What is Health For All?

The concept of “Health for All” originated from the Alma-Ata Declaration of 1978 by WHO, emphasizing Primary Health Care. The Investment Round, targeting the next four years (2025-2028), aims to raise $7 billion to bolster countries’ capacity to address health challenges.

The initiative, introduced ahead of the Seventy-Seventh World Health Assembly, aims to secure flexible, predictable, and resilient funding for WHO’s strategy from 2025 to 2028. Brazil, France, Germany, Norway, and Qatar have pledged their support, with Brazil set to host a major pledging event in November.


Funding for WHO: 

WHO’s funding primarily comes from two sources: assessed contributions, which are dues paid by member countries based on a percentage of their GDP, and voluntary contributions from members or other partners.

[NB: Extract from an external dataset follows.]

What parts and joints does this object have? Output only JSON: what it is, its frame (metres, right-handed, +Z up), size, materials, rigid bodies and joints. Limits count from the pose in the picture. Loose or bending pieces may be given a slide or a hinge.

These voluntary contributions include core and specified funds. However, challenges persist as assessed contributions cover less than 20% of the total budget, and there are instances of funding withdrawal, such as the temporary suspension by the US.


About WHO:

The World Health Organization (WHO), established in 1948, is the specialized health agency of the United Nations. Based in Geneva, Switzerland, it operates with 194 Member States, 150 country offices, and six regional offices. Working closely with member states, typically through Ministries of Health, WHO leads global health initiatives, sets standards, conducts research, and offers technical support. Its responsibilities include shaping health policy, advocating evidence-based practices, and monitoring health trends. World Health Day, celebrated annually on April 7th, marks the organization’s founding date.